The sandwiches feature local chicken from Joyce Farms served on a soft Martin’s potato roll.
Other sandwiches include two burgers ($10-$11), fried bologna ($8) and black-eyed-pea falafel ($9).
The menu has three salads: an iceberg wedge with bacon, tomato and chunk blue cheese dressing ($8); Caesar ($9); and roasted beet ($11).
Snacks or appetizers include Hatch chile pimento cheese with grilled bread ($8), Earl’s frito pie ($8), crispy pork rinds ($6) and tater-tot nachos ($9).
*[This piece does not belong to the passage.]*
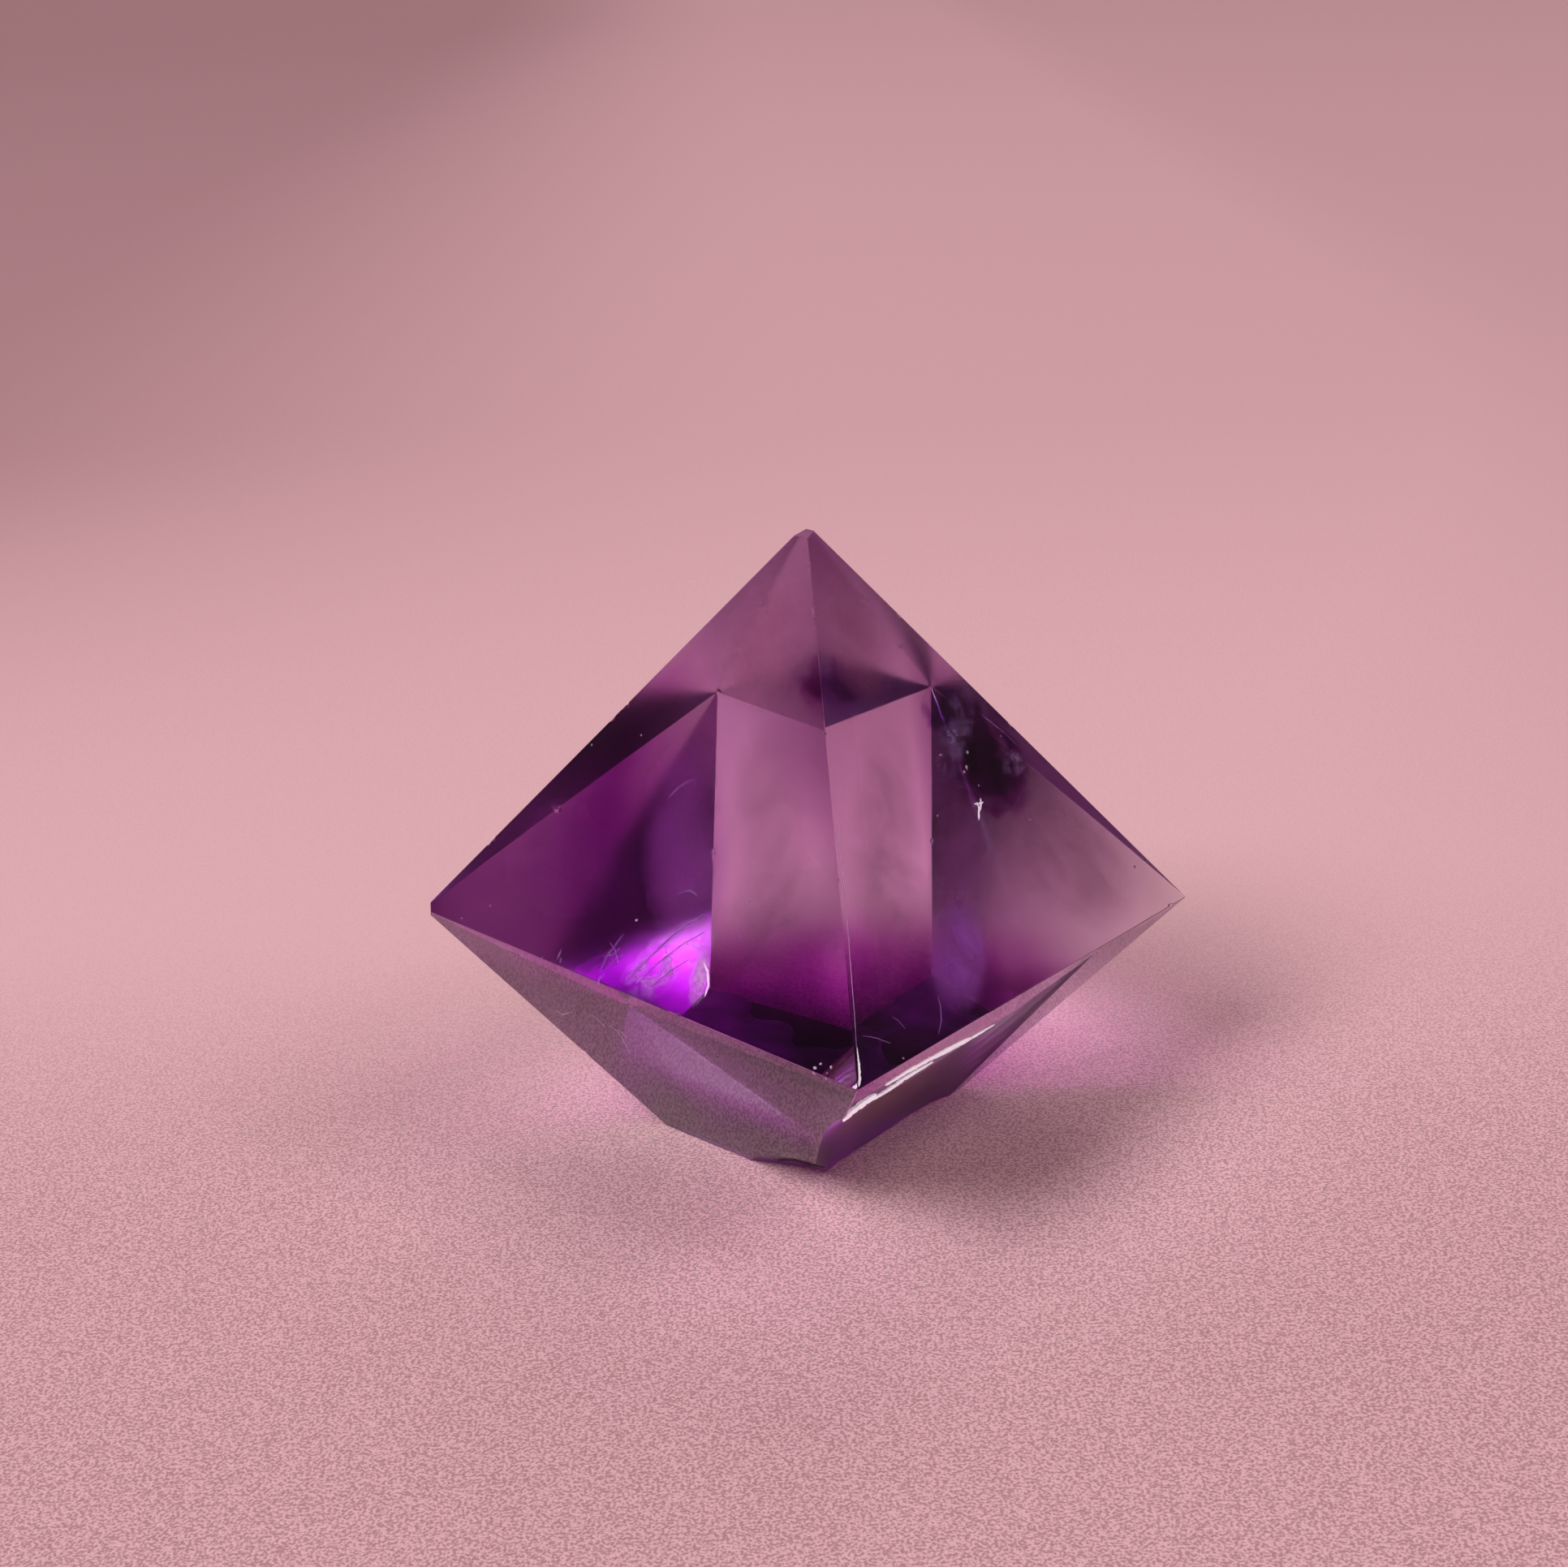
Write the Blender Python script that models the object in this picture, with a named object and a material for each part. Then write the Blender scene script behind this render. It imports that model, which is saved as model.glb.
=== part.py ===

From 5 to 10 p.m., the menu expands to include three dinner entrees and a dessert. The entrees are chicken and dumplings ($12), Patsy’s Primo pork chop ($22) and roasted vegetable pie ($10). A blackberry bread pudding with salted caramel goes for $5. Entrees will change seasonally.
“Chicken and dumplings has been crazy popular, and so have the tater-tot nachos,” Pleasants said.
The well-stocked bar has 98 whiskeys. “And we’ll go to 110 once the ABC Board gets in a few more we’ve asked for,” Hanks said.
The bar has 11 beers on tap and one hard cider. It also includes a fair number of craft beers in cans and bottles.
“All the cocktails are a little tongue-in-cheek,” Hanks said. “We use toy monster trucks for garnishes.” The description for the Coco Beware! cocktail reads, “Pineapple Rum, Coco Lopez, Lime, Campari, Careful Now.” The description for the Junk Yard Dog reads, “Fireball, Kahlua, Salted Cream, Coke, Oh, He Bite.”
Music also is a big part of Earl’s. So far, acts have been a mix of folk, country, bluegrass and Americana.
Earl’s is bringing in a mix of local and regional acts Thursday through Saturday nights. “And we never have a cover,” Ornstein said.
Earl’s hopes to add music for Saturday and Sunday brunch. “If the community supports it, we’ll have music seven days a week,” Ornstein said.
“We all grew up listening to bluegrass and country, and we always loved that type of music,” Gimmel said. “So we wanted a venue that supported it.
“We want to make a fun, happy place. And this kind of music makes us happy.”